### Records
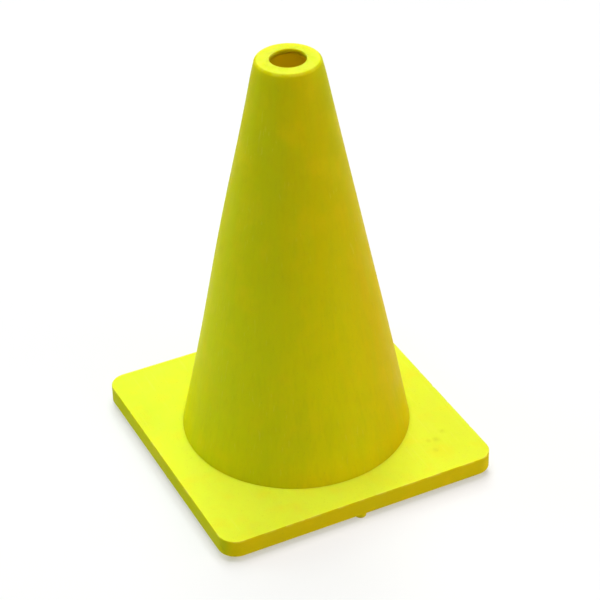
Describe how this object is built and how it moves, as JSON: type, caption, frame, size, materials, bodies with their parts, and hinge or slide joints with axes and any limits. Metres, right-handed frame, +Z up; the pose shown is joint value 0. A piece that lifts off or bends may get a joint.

* * *

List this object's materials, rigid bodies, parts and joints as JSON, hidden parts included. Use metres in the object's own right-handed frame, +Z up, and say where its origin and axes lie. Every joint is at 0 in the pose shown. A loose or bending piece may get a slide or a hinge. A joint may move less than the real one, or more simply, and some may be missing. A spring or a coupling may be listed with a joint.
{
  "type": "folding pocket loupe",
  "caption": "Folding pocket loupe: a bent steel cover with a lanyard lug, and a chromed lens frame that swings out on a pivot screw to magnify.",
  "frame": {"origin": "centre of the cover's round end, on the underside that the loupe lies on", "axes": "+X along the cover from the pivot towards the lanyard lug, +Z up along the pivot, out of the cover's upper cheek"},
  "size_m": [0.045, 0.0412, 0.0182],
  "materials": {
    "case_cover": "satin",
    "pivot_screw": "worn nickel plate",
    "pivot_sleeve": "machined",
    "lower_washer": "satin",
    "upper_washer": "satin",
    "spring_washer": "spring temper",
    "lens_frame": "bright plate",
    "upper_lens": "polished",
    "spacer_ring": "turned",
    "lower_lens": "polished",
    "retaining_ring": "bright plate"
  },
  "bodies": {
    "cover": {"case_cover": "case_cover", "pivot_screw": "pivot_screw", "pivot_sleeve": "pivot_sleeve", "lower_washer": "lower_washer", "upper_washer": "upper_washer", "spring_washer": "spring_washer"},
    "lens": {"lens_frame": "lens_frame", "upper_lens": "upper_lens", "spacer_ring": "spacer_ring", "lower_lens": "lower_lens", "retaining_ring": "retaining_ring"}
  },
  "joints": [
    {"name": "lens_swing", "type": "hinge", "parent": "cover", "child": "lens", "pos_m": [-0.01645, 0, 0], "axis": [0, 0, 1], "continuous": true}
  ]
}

### Required task
Pull every line containing the word "joints" out of the material.

### Correct result
Describe how this object is built and how it moves, as JSON: type, caption, frame, size, materials, bodies with their parts, and hinge or slide joints with axes and any limits. Metres, right-handed frame, +Z up; the pose shown is joint value 0. A piece that lifts off or bends may get a joint.
List this object's materials, rigid bodies, parts and joints as JSON, hidden parts included. Use metres in the object's own right-handed frame, +Z up, and say where its origin and axes lie. Every joint is at 0 in the pose shown. A loose or bending piece may get a slide or a hinge. A joint may move less than the real one, or more simply, and some may be missing. A spring or a coupling may be listed with a joint.
  "joints": [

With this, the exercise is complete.